begin DATA
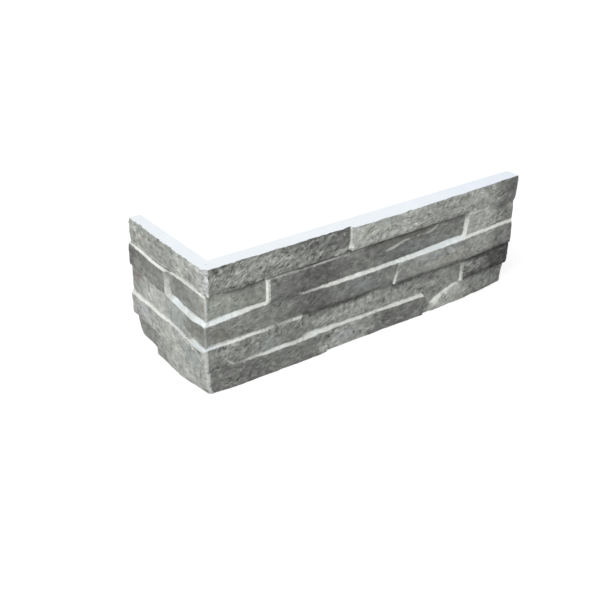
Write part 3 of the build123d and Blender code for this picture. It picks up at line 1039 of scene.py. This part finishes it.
def printed_stone():
    """The printed and glazed split face, with bare stoneware where the print didn't reach."""
    recipe = Recipe(bpy.data.materials.new("printed_split_stone"))
    place = recipe.place()
    areas = recipe.range(recipe.noise(place, AREA_SIZE, 2.0), 0.42, 0.6, 0.6, 1.35)
    contrast = recipe.attribute("contrast") * areas
    grain = recipe.noise(place, GRAIN_SIZE, 3.0, 0.6)
    cloud = recipe.noise(place, CLOUD_SIZE, 4.0, 0.6)

    bend = recipe.noise(place, BEND_SIZE, 2.0, 0.5, output="Color")
    along_layers = recipe.node("ShaderNodeUVMap", {"uv_map": "grain"})
    along_layers = recipe.node("ShaderNodeVectorMath", {"operation": "MULTIPLY_ADD"},
                               {0: bend, 1: BEND, 2: along_layers})
    strokes = recipe.noise(recipe.drawn_out(along_layers, 4.0, 3.2), STROKE_SIZE, 4.0, 0.7)
    lines = recipe.noise(recipe.drawn_out(along_layers, -6.0, 4.0), LINE_SIZE, 4.0, 0.6)
    lines = recipe.range(abs(lines - 0.5), 0.045, 0.0)
    splits = recipe.noise(recipe.drawn_out(along_layers, 10.0, 3.0), SPLIT_SIZE, 4.0, 0.6)
    splits = recipe.range(abs(splits - 0.5), 0.03, 0.0)

    uneven = (strokes - 0.5) * 3.0 + (cloud - 0.5) * 1.5 + (grain - 0.5) * 1.2 - splits * 0.25
    # The relief's height lightens the colour on raised parts and darkens it in hollows: painted light
    # and shade
    shade = 1.03 + uneven * contrast + recipe.attribute("relief_shading") * 0.2
    stone = recipe.scale(recipe.attribute("stone_paint", "Color"), shade)

    veins = (recipe.range(strokes, 0.54, 0.66) * 0.7 + lines * 0.6) * recipe.attribute("streaks")
    crack = recipe.attribute("crack_field") + (grain - 0.5) * 0.6 + (strokes - 0.5) * 0.9
    pale = recipe.range(veins * areas + recipe.range(crack, 0.15, 0.5), 0.0, 1.1, 0.0, 0.85)
    stone = recipe.mix(pale, stone, CRYSTAL_WHITE)

    chips = (recipe.noise(place, RIM_CHIP_SIZE, 3.0) - 0.5) * 2.2
    bare = recipe.range(recipe.attribute("bare_field") + chips, -0.8, 0.8)
    worn = recipe.attribute("bareness") + (cloud - 0.5) * 0.9 + (grain - 0.5) * 0.3
    bare = bare * recipe.range(worn, 0.1, 1.0)
    white = recipe.scale(recipe.attribute("bare_paint", "Color"), 1.0 + (strokes - 0.5) * 0.35)
    colour = recipe.mix(bare, stone, white)

    height = strokes * 1.3 + cloud * 0.8 + grain * 0.4 + lines * 0.2 - splits * 0.3
    normal = recipe.bump(height, GRAIN_DEPTH, 0.9)
    roughness = 0.55 + (cloud - 0.5) * 0.2 + bare * 0.15
    return recipe.finish({"Base Color": colour, "Roughness": roughness, "Normal": normal,
                          "Specular IOR Level": 0.3})


FIRED_BODY = (0.855, 0.905, 0.945, 1.0)
FIRED_BODY_CLOUD = (0.875, 0.92, 0.955, 1.0)
FIRED_BODY_FAR = (0.815, 0.872, 0.945, 1.0)      # towards the long leg's end
FAR_REACH = (220.0 * MM, 420.0 * MM)             # between which the body turns to that colour
BODY_CLOUD_SIZE = 18.0 * MM
PIT_PLACE = (-5.65 * MM, -6.94 * MM, HEIGHT * MM)
PIT_REACH = 1.1 * MM


def bare_stoneware():
    """The pale fired body, seen on the flat top, foot, ends and back."""
    recipe = Recipe(bpy.data.materials.new("bare_stoneware"))
    place = recipe.place()
    grain = recipe.noise(place, GRAIN_SIZE, 2.0)
    cloud = recipe.noise(place, BODY_CLOUD_SIZE, 3.0)
    shade = 1.0 + (grain - 0.5) * 0.08 + (cloud - 0.5) * 0.06
    across = recipe.node("ShaderNodeSeparateXYZ", {}, {0: place})
    body = recipe.mix(cloud, FIRED_BODY, FIRED_BODY_CLOUD)
    body = recipe.mix(recipe.range(across, *FAR_REACH), body, FIRED_BODY_FAR)
    from_pit = recipe.node("ShaderNodeVectorMath", {"operation": "DISTANCE"},
                           {0: place, 1: PIT_PLACE}, output="Value")
    colour = recipe.scale(body, shade * recipe.range(from_pit, 0.0, PIT_REACH, 0.35, 1.0))
    normal = recipe.bump(grain, 0.15 * MM, 0.5)
    return recipe.finish({"Base Color": colour, "Roughness": 0.7 + (cloud - 0.5) * 0.1,
                          "Normal": normal, "Specular IOR Level": 0.3})


# Light and floor
WHITE = (1.0, 1.0, 1.0, 1.0)
WORLD_LIGHT = 0.55
KEY_STRENGTH = 2.15
KEY_SPREAD = 30.0               # in degrees
KEY_FROM = (-1.0, -0.42, 0.95)


def light_scene():
    world = bpy.data.worlds.new("studio")
    bpy.context.scene.world = world
    recipe = Recipe(world)
    dim = recipe.node("ShaderNodeBackground", {}, {"Color": WHITE, "Strength": WORLD_LIGHT})
    white = recipe.node("ShaderNodeBackground", {}, {"Color": WHITE, "Strength": 1.0})
    seen = recipe.node("ShaderNodeLightPath", output="Is Camera Ray")
    surface = recipe.node("ShaderNodeMixShader", {}, {0: seen, 1: dim, 2: white})
    recipe.node("ShaderNodeOutputWorld", {}, {"Surface": surface})
    data = bpy.data.lights.new("key", "SUN")
    data.energy = KEY_STRENGTH
    data.angle = math.radians(KEY_SPREAD)
    key = bpy.data.objects.new("key", data)
    key.rotation_euler = Vector(KEY_FROM).to_track_quat("Z", "Y").to_euler()
    bpy.context.scene.collection.objects.link(key)


FLOOR_REACH = 20.0              # half its width, in metres
FLOOR_GREY = (0.8, 0.8, 0.8, 1.0)
FLOOR_WHITE = 1.25              # strength of the plain white that the camera sees in it
FLOOR_SHOWS_WHITE = 0.6         # and that white's share


def lay_floor():
    floor_mesh = bmesh.new()
    bmesh.ops.create_grid(floor_mesh, x_segments=1, y_segments=1, size=FLOOR_REACH)
    mesh = bpy.data.meshes.new("floor")
    floor_mesh.to_mesh(mesh)
    floor_mesh.free()
    floor = bpy.data.objects.new("floor", mesh)
    bpy.context.scene.collection.objects.link(floor)
    recipe = Recipe(bpy.data.materials.new("pale_floor"))
    matte = recipe.node("ShaderNodeBsdfDiffuse", {}, {"Color": FLOOR_GREY})
    white = recipe.node("ShaderNodeEmission", {}, {"Strength": FLOOR_WHITE})
    seen = recipe.node("ShaderNodeLightPath", output="Is Camera Ray") * FLOOR_SHOWS_WHITE
    surface = recipe.node("ShaderNodeMixShader", {}, {0: seen, 1: matte, 2: white})
    recipe.node("ShaderNodeOutputMaterial", {}, {"Surface": surface})
    mesh.materials.append(recipe.owner)


set_up_camera()
bpy.context.scene.view_settings.view_transform = "Standard"
light_scene()
lay_floor()

corner = split_corner_piece()
corner.data.materials.append(printed_stone())
corner.data.materials.append(bare_stoneware())
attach(corner, "root")
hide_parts("corner_piece")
end DATA
> GOAL
Take the data above and return it exactly.

> ANSWER TO THIS PROBLEM
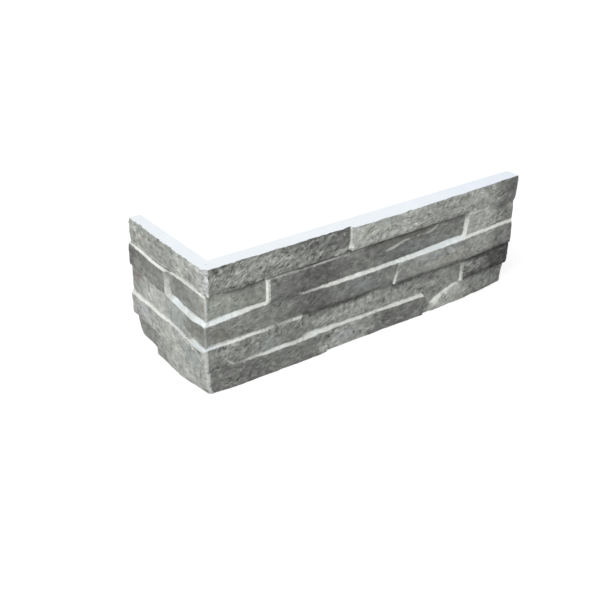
Write part 3 of the build123d and Blender code for this picture. It picks up at line 1039 of scene.py. This part finishes it.
def printed_stone():
    """The printed and glazed split face, with bare stoneware where the print didn't reach."""
    recipe = Recipe(bpy.data.materials.new("printed_split_stone"))
    place = recipe.place()
    areas = recipe.range(recipe.noise(place, AREA_SIZE, 2.0), 0.42, 0.6, 0.6, 1.35)
    contrast = recipe.attribute("contrast") * areas
    grain = recipe.noise(place, GRAIN_SIZE, 3.0, 0.6)
    cloud = recipe.noise(place, CLOUD_SIZE, 4.0, 0.6)

    bend = recipe.noise(place, BEND_SIZE, 2.0, 0.5, output="Color")
    along_layers = recipe.node("ShaderNodeUVMap", {"uv_map": "grain"})
    along_layers = recipe.node("ShaderNodeVectorMath", {"operation": "MULTIPLY_ADD"},
                               {0: bend, 1: BEND, 2: along_layers})
    strokes = recipe.noise(recipe.drawn_out(along_layers, 4.0, 3.2), STROKE_SIZE, 4.0, 0.7)
    lines = recipe.noise(recipe.drawn_out(along_layers, -6.0, 4.0), LINE_SIZE, 4.0, 0.6)
    lines = recipe.range(abs(lines - 0.5), 0.045, 0.0)
    splits = recipe.noise(recipe.drawn_out(along_layers, 10.0, 3.0), SPLIT_SIZE, 4.0, 0.6)
    splits = recipe.range(abs(splits - 0.5), 0.03, 0.0)

    uneven = (strokes - 0.5) * 3.0 + (cloud - 0.5) * 1.5 + (grain - 0.5) * 1.2 - splits * 0.25
    # The relief's height lightens the colour on raised parts and darkens it in hollows: painted light
    # and shade
    shade = 1.03 + uneven * contrast + recipe.attribute("relief_shading") * 0.2
    stone = recipe.scale(recipe.attribute("stone_paint", "Color"), shade)

    veins = (recipe.range(strokes, 0.54, 0.66) * 0.7 + lines * 0.6) * recipe.attribute("streaks")
    crack = recipe.attribute("crack_field") + (grain - 0.5) * 0.6 + (strokes - 0.5) * 0.9
    pale = recipe.range(veins * areas + recipe.range(crack, 0.15, 0.5), 0.0, 1.1, 0.0, 0.85)
    stone = recipe.mix(pale, stone, CRYSTAL_WHITE)

    chips = (recipe.noise(place, RIM_CHIP_SIZE, 3.0) - 0.5) * 2.2
    bare = recipe.range(recipe.attribute("bare_field") + chips, -0.8, 0.8)
    worn = recipe.attribute("bareness") + (cloud - 0.5) * 0.9 + (grain - 0.5) * 0.3
    bare = bare * recipe.range(worn, 0.1, 1.0)
    white = recipe.scale(recipe.attribute("bare_paint", "Color"), 1.0 + (strokes - 0.5) * 0.35)
    colour = recipe.mix(bare, stone, white)

    height = strokes * 1.3 + cloud * 0.8 + grain * 0.4 + lines * 0.2 - splits * 0.3
    normal = recipe.bump(height, GRAIN_DEPTH, 0.9)
    roughness = 0.55 + (cloud - 0.5) * 0.2 + bare * 0.15
    return recipe.finish({"Base Color": colour, "Roughness": roughness, "Normal": normal,
                          "Specular IOR Level": 0.3})


FIRED_BODY = (0.855, 0.905, 0.945, 1.0)
FIRED_BODY_CLOUD = (0.875, 0.92, 0.955, 1.0)
FIRED_BODY_FAR = (0.815, 0.872, 0.945, 1.0)      # towards the long leg's end
FAR_REACH = (220.0 * MM, 420.0 * MM)             # between which the body turns to that colour
BODY_CLOUD_SIZE = 18.0 * MM
PIT_PLACE = (-5.65 * MM, -6.94 * MM, HEIGHT * MM)
PIT_REACH = 1.1 * MM


def bare_stoneware():
    """The pale fired body, seen on the flat top, foot, ends and back."""
    recipe = Recipe(bpy.data.materials.new("bare_stoneware"))
    place = recipe.place()
    grain = recipe.noise(place, GRAIN_SIZE, 2.0)
    cloud = recipe.noise(place, BODY_CLOUD_SIZE, 3.0)
    shade = 1.0 + (grain - 0.5) * 0.08 + (cloud - 0.5) * 0.06
    across = recipe.node("ShaderNodeSeparateXYZ", {}, {0: place})
    body = recipe.mix(cloud, FIRED_BODY, FIRED_BODY_CLOUD)
    body = recipe.mix(recipe.range(across, *FAR_REACH), body, FIRED_BODY_FAR)
    from_pit = recipe.node("ShaderNodeVectorMath", {"operation": "DISTANCE"},
                           {0: place, 1: PIT_PLACE}, output="Value")
    colour = recipe.scale(body, shade * recipe.range(from_pit, 0.0, PIT_REACH, 0.35, 1.0))
    normal = recipe.bump(grain, 0.15 * MM, 0.5)
    return recipe.finish({"Base Color": colour, "Roughness": 0.7 + (cloud - 0.5) * 0.1,
                          "Normal": normal, "Specular IOR Level": 0.3})


# Light and floor
WHITE = (1.0, 1.0, 1.0, 1.0)
WORLD_LIGHT = 0.55
KEY_STRENGTH = 2.15
KEY_SPREAD = 30.0               # in degrees
KEY_FROM = (-1.0, -0.42, 0.95)


def light_scene():
    world = bpy.data.worlds.new("studio")
    bpy.context.scene.world = world
    recipe = Recipe(world)
    dim = recipe.node("ShaderNodeBackground", {}, {"Color": WHITE, "Strength": WORLD_LIGHT})
    white = recipe.node("ShaderNodeBackground", {}, {"Color": WHITE, "Strength": 1.0})
    seen = recipe.node("ShaderNodeLightPath", output="Is Camera Ray")
    surface = recipe.node("ShaderNodeMixShader", {}, {0: seen, 1: dim, 2: white})
    recipe.node("ShaderNodeOutputWorld", {}, {"Surface": surface})
    data = bpy.data.lights.new("key", "SUN")
    data.energy = KEY_STRENGTH
    data.angle = math.radians(KEY_SPREAD)
    key = bpy.data.objects.new("key", data)
    key.rotation_euler = Vector(KEY_FROM).to_track_quat("Z", "Y").to_euler()
    bpy.context.scene.collection.objects.link(key)


FLOOR_REACH = 20.0              # half its width, in metres
FLOOR_GREY = (0.8, 0.8, 0.8, 1.0)
FLOOR_WHITE = 1.25              # strength of the plain white that the camera sees in it
FLOOR_SHOWS_WHITE = 0.6         # and that white's share


def lay_floor():
    floor_mesh = bmesh.new()
    bmesh.ops.create_grid(floor_mesh, x_segments=1, y_segments=1, size=FLOOR_REACH)
    mesh = bpy.data.meshes.new("floor")
    floor_mesh.to_mesh(mesh)
    floor_mesh.free()
    floor = bpy.data.objects.new("floor", mesh)
    bpy.context.scene.collection.objects.link(floor)
    recipe = Recipe(bpy.data.materials.new("pale_floor"))
    matte = recipe.node("ShaderNodeBsdfDiffuse", {}, {"Color": FLOOR_GREY})
    white = recipe.node("ShaderNodeEmission", {}, {"Strength": FLOOR_WHITE})
    seen = recipe.node("ShaderNodeLightPath", output="Is Camera Ray") * FLOOR_SHOWS_WHITE
    surface = recipe.node("ShaderNodeMixShader", {}, {0: seen, 1: matte, 2: white})
    recipe.node("ShaderNodeOutputMaterial", {}, {"Surface": surface})
    mesh.materials.append(recipe.owner)


set_up_camera()
bpy.context.scene.view_settings.view_transform = "Standard"
light_scene()
lay_floor()

corner = split_corner_piece()
corner.data.materials.append(printed_stone())
corner.data.materials.append(bare_stoneware())
attach(corner, "root")
hide_parts("corner_piece")